= Instruction =
Print exactly the part opening with the line containing "return [index *" and closing with the line containing "if obj.type not", with both of those lines included.

= Data lines =
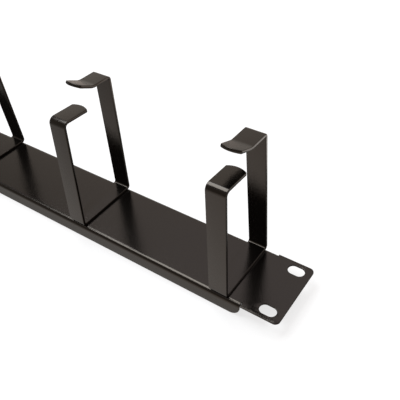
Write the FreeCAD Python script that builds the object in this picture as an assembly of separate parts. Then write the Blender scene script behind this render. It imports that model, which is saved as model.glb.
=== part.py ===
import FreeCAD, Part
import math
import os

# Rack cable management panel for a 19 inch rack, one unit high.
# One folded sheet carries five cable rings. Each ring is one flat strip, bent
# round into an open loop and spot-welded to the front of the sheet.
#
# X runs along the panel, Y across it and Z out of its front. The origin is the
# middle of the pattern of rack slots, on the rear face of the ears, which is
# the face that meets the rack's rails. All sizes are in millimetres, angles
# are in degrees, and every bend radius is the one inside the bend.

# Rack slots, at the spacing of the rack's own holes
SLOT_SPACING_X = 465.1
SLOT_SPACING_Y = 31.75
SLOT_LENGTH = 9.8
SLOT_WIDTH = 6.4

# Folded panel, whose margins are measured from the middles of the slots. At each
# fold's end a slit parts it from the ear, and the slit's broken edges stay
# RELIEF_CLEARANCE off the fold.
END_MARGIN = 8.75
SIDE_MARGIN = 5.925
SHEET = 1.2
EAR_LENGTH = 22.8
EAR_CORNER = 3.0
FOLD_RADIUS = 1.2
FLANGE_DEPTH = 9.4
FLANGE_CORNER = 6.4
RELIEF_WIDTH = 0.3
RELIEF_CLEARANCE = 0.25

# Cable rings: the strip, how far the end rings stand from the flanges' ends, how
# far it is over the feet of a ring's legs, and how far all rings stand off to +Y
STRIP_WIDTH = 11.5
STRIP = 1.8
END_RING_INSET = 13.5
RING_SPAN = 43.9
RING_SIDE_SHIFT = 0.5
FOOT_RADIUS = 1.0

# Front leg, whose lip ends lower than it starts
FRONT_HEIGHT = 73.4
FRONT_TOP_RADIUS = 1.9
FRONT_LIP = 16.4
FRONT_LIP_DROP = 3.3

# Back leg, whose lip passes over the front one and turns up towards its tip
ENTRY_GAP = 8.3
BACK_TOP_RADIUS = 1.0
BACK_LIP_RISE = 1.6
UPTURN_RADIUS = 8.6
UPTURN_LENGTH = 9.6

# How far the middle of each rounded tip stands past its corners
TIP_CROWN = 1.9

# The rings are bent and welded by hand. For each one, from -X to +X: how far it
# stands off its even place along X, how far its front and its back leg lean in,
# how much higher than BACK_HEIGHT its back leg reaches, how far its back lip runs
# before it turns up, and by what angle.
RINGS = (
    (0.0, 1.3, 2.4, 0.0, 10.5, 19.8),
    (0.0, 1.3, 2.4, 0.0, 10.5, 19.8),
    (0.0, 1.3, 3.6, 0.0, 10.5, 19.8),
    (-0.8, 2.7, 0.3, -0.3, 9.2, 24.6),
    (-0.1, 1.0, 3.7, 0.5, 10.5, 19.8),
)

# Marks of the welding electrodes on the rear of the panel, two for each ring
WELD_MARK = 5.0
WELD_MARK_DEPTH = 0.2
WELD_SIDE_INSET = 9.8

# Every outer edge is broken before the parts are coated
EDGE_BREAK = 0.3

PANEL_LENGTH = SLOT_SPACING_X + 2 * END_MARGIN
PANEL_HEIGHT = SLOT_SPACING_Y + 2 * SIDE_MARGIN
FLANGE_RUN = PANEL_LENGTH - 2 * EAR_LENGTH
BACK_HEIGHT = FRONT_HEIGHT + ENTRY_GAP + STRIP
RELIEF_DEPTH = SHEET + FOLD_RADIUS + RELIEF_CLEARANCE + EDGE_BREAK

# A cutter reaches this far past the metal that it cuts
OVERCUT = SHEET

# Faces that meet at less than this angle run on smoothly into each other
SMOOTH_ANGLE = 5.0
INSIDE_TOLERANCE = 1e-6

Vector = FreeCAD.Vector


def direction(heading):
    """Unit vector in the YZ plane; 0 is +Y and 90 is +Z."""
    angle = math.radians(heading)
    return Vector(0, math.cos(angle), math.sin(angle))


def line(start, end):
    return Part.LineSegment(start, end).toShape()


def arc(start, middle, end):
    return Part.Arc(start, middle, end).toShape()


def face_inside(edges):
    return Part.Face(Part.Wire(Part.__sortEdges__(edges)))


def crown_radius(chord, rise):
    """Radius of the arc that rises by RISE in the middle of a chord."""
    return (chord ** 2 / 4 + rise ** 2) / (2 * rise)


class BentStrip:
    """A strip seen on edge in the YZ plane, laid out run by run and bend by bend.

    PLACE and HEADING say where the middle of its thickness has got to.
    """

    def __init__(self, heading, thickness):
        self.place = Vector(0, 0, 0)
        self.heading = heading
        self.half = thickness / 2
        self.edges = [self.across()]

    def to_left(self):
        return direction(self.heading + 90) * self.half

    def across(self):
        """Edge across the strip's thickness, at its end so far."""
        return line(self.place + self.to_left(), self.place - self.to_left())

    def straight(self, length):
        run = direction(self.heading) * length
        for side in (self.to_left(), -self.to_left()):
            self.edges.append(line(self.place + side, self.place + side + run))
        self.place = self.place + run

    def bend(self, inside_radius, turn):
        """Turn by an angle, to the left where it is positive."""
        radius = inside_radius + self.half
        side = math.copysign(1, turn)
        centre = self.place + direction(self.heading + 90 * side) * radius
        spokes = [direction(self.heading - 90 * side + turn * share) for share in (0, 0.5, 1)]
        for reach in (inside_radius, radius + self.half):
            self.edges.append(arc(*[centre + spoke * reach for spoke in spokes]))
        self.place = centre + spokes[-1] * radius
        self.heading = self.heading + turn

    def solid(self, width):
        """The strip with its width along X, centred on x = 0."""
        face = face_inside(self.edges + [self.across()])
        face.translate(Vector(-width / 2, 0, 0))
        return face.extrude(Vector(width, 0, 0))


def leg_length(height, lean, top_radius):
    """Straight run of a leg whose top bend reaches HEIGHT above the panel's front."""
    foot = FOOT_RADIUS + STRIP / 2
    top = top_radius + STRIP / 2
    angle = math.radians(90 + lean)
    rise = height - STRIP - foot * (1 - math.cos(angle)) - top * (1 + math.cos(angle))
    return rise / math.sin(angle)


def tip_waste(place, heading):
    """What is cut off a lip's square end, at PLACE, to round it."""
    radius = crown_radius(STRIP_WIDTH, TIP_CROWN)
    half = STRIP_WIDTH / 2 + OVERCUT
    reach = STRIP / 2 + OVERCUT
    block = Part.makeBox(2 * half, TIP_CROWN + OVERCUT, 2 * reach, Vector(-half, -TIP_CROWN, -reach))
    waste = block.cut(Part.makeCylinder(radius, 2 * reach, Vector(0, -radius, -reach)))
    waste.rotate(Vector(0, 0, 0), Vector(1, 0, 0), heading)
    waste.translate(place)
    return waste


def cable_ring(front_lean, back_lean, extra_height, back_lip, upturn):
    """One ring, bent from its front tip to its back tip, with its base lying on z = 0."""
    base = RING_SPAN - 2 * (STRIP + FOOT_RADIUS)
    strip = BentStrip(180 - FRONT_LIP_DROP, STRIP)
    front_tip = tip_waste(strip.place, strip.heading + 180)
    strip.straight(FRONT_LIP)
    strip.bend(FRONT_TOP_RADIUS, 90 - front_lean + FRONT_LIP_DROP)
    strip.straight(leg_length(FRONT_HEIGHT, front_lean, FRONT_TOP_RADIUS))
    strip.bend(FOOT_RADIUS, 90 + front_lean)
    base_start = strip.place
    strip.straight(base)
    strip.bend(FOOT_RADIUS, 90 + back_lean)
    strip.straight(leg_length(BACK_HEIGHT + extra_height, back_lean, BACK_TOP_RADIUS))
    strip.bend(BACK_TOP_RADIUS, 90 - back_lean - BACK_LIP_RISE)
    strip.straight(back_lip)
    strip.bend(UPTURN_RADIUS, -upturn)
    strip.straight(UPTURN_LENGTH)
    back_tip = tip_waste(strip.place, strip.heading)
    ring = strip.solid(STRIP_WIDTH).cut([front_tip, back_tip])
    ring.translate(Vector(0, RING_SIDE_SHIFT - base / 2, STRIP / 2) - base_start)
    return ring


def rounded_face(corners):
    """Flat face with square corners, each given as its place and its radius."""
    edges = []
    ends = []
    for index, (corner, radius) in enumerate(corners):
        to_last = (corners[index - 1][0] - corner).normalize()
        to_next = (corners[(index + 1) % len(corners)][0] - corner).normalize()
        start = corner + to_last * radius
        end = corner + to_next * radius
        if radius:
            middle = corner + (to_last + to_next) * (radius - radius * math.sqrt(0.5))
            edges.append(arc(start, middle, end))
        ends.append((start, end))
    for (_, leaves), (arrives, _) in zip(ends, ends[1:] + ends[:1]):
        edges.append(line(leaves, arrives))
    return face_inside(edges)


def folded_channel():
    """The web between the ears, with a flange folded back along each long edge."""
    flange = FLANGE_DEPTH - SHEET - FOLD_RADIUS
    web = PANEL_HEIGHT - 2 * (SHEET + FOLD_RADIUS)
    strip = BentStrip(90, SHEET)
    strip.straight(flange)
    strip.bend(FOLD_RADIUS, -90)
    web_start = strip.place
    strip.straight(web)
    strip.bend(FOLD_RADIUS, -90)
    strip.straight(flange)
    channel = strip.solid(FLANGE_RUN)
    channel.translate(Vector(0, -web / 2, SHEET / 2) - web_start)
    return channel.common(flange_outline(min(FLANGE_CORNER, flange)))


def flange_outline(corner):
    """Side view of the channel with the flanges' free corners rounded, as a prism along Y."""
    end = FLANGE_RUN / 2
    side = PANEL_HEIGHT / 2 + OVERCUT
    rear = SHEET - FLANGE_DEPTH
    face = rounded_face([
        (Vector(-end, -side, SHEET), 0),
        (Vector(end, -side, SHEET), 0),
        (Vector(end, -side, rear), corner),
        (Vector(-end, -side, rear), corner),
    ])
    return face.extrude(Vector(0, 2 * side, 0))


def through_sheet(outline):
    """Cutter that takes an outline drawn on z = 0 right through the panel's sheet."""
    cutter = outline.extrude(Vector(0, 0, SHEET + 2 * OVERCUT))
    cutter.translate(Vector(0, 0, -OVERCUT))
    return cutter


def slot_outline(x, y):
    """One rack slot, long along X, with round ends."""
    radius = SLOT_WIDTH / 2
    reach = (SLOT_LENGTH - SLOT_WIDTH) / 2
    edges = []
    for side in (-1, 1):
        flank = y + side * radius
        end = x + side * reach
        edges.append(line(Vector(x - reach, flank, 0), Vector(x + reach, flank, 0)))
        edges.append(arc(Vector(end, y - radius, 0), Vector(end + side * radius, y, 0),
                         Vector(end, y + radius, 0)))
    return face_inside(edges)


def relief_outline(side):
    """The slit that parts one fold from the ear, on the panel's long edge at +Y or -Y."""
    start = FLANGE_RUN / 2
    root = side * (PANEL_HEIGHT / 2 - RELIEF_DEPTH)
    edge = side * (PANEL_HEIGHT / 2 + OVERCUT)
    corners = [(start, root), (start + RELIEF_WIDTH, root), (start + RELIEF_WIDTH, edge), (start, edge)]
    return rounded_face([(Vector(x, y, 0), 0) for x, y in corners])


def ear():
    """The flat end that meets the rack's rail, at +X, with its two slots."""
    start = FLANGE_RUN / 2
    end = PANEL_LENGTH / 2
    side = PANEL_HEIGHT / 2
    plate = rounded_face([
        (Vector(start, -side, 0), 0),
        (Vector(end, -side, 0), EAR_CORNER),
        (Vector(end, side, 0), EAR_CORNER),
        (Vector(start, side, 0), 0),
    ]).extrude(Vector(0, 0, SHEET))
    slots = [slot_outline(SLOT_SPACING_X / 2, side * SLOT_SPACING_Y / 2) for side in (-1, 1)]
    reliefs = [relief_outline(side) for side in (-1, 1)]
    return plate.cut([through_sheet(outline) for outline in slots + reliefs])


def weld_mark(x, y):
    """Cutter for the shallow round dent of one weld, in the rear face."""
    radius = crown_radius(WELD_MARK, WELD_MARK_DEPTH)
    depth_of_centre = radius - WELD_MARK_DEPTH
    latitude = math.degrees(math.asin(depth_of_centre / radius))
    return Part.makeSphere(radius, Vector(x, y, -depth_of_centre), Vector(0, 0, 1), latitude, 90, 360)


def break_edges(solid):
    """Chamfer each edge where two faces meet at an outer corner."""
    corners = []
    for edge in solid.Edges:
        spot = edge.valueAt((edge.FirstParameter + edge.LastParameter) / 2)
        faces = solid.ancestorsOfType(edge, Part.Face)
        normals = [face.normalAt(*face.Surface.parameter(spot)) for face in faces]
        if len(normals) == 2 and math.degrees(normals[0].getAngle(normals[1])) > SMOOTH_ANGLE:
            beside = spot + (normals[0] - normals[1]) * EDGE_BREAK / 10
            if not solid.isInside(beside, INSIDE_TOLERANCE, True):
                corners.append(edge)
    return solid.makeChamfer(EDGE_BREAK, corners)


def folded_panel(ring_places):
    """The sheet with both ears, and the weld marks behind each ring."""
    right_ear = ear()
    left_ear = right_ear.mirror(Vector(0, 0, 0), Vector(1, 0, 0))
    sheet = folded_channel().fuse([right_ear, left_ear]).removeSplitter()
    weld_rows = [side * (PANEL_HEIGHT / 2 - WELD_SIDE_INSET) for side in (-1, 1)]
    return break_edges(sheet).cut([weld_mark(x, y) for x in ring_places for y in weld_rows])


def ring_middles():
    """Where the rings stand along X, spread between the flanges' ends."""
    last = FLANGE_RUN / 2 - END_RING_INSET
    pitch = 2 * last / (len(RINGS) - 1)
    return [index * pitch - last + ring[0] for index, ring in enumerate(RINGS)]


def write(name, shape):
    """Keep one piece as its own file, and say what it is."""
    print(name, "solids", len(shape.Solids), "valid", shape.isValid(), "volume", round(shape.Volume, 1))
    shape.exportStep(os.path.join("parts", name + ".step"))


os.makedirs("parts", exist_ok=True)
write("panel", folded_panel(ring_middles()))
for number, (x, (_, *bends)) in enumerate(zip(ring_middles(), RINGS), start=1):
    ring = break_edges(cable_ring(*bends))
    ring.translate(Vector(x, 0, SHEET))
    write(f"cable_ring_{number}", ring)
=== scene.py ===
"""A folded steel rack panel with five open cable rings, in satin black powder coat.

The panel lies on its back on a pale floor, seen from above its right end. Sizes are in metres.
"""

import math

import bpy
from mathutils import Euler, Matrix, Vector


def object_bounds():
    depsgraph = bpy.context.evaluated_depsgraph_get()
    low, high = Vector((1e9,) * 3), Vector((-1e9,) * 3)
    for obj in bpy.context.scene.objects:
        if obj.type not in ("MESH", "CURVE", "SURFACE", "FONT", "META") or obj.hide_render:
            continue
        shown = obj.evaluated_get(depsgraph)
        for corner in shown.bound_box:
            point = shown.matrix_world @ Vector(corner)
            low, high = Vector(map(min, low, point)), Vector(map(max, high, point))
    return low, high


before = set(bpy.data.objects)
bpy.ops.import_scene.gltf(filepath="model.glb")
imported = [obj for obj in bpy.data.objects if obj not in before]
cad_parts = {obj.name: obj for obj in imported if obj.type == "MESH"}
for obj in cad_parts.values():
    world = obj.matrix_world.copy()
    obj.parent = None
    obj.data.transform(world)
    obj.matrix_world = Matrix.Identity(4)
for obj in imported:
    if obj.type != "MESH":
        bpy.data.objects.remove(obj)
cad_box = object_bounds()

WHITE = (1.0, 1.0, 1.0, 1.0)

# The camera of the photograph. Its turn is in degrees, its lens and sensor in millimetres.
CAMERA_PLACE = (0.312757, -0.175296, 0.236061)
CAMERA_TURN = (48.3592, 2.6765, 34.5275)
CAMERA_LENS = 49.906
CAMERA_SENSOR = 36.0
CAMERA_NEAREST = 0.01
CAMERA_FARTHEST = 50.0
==
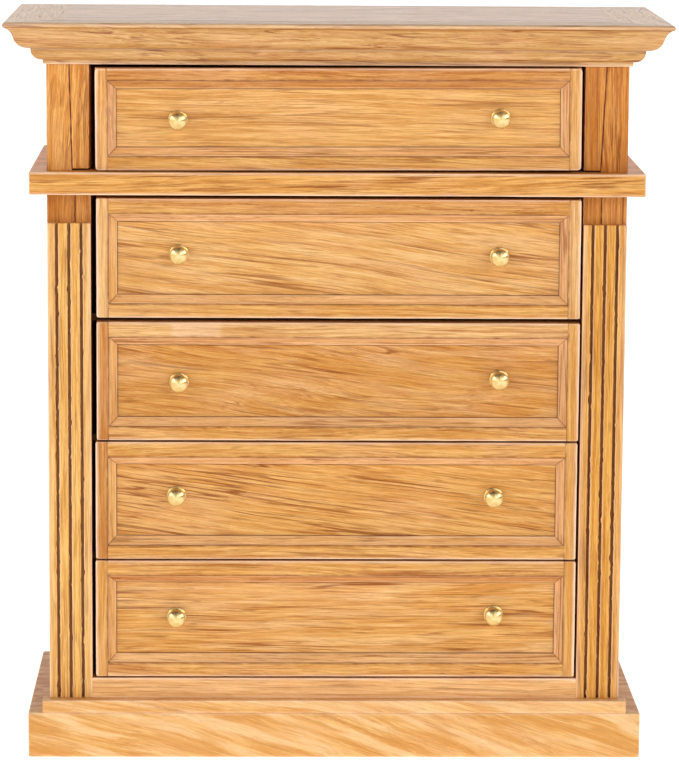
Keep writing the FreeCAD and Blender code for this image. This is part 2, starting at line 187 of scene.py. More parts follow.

= Finished exercise =
    return [index * pitch - last + ring[0] for index, ring in enumerate(RINGS)]


def write(name, shape):
    """Keep one piece as its own file, and say what it is."""
    print(name, "solids", len(shape.Solids), "valid", shape.isValid(), "volume", round(shape.Volume, 1))
    shape.exportStep(os.path.join("parts", name + ".step"))


os.makedirs("parts", exist_ok=True)
write("panel", folded_panel(ring_middles()))
for number, (x, (_, *bends)) in enumerate(zip(ring_middles(), RINGS), start=1):
    ring = break_edges(cable_ring(*bends))
    ring.translate(Vector(x, 0, SHEET))
    write(f"cable_ring_{number}", ring)
=== scene.py ===
"""A folded steel rack panel with five open cable rings, in satin black powder coat.

The panel lies on its back on a pale floor, seen from above its right end. Sizes are in metres.
"""

import math

import bpy
from mathutils import Euler, Matrix, Vector


def object_bounds():
    depsgraph = bpy.context.evaluated_depsgraph_get()
    low, high = Vector((1e9,) * 3), Vector((-1e9,) * 3)
    for obj in bpy.context.scene.objects:
        if obj.type not in ("MESH", "CURVE", "SURFACE", "FONT", "META") or obj.hide_render:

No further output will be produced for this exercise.